In seiner Analyse stellte Grahl fest, dass das Brutto-Inlandsprodukt (BIP) ein unzulänglicher Leistungsmesser im Wirtschaftssystem sei, da es Naturkapital oder nicht-monetäre Tätigkeiten wie Erziehungsarbeit ausblende. Als zweiten Strukturfehler benannte er die Ausblendung von externen Kosten. So sei es heute üblich, den Nutzen zu privatisieren, die realen volkswirtschaftlichen Kosten aber der Allgemeinheit aufzubürden. (Die Kilowattstunde Atomstrom würde heute 3,60 Euro kosten, wenn das Kernenergie-Risiko versichert werden müsste). Der schwerwiegendste Strukturfehler sei aber die völlige Schieflage der Produktionsfaktoren Arbeit und Kapital. Nach heutiger Lehre hätte der wirtschaftliche Einbruch in der Ölkrise nur 0,35 Prozent des BIP betragen dürfen. Tatsächlich betrug er 5 Prozent. Dies zeige, dass der Produktionsfaktor Energie zu niedrig eingeschätzt werde. Rainer Kümmel von der Universität Würzburg und andere hätten dagegen versucht, die Produktionsmächtigkeit der Energie empirisch zu ermitteln. Ihnen zufolge beträgt deren Produktionsmächtigkeit 44 Prozent, die der Arbeit jedoch nur 9 Prozent. Die Kosten der Arbeit betrage andererseits 65 Prozent, die der Energie nur 5 Prozent. Bei Investitionen in energieabhängige Produktionsmittel stiegen die Kosten unwesentlich, bei Investitionen in Arbeit dagegen stark. „Heute wird nur noch in Arbeit investiert, wenn es unvermeidbar ist“. Das alles dominierende Entwicklungsmuster sei die Substitution von Arbeit plus Kapital durch Energie plus Kapital. Beschleunigt werde „der Prozess der Ersetzung von Arbeit durch Energiesklaven“ durch ein Steuersystem, das den Faktor, der ohnehin am teuersten ist, durch Steuern hoch, die Energie aber wenig belastet. Dem sei entgegenzusteuern. Nur so könne allmählich der permanente Wachstumszwang gebrochen werden.

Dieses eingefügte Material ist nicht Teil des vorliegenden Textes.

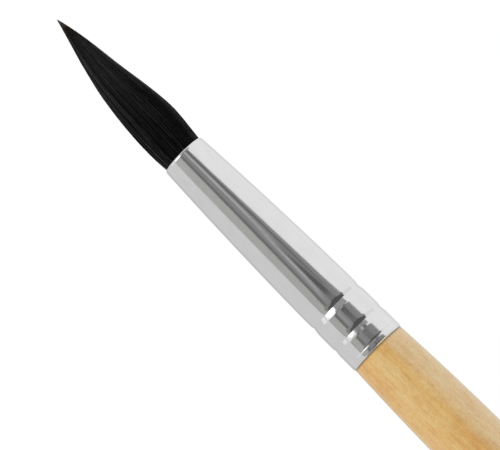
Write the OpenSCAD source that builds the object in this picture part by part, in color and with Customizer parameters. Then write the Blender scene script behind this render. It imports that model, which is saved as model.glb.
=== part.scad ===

Als mögliche Alternative prüfte der Referent die Freiwirtschaftslehre Silvio Gesells und Margot Kennedys, die den Wachstumszwang mit immer höheren Zinslasten begründen. Dies sei ein wichtiger Ansatz, doch „ er reicht als Erklärung nicht aus“. Grahls ergänzende Lösung lautete: Steuern und Abgaben verlagern von der Arbeit zur Energie! Er betonte, dass es sich hierbei um ein sehr langfristiges Konzept handelt. Zwar gehe die ökologische Steuerreform in die richtige Richtung, der Begriff sei jedoch unglücklich gewählt und beschreibe nicht den Kern seines Anliegens.

Der Referent beeilte sich, eventuelle Einwände zu entkräften: Man wolle keineswegs die Maschinenarbeit durch Handarbeit ersetzen, aber für die Politik Gestaltungsspielräume zurückgewinnen, zum Beispiel für Investitionen in Bildung oder Pflege. Man wolle eine Gesellschaft „in der es wieder um Menschen geht und nicht primär ums Geld“. Den Einwand, ein solcher Kurswechsel könne nicht im nationalen Alleingang vollzogen werden, ließ er nicht gelten. Es gebe auf EU-Ebene sowieso Bestrebungen zu höherer Energiebesteuerung und wenn der Prozess langsam vonstatten gehe, die Wirtschaft also langfristig mit höheren Energie-Ausgaben kalkulieren könne, sei ein sozialverträglicher Strukturwandel zu schaffen. Der Neoliberalismus und Neokeynesianismus, seien jedenfalls untauglich und bedeuteten eine „staatliche Reichtumspflege“, letztlich die „20:80-Gesellschaft“.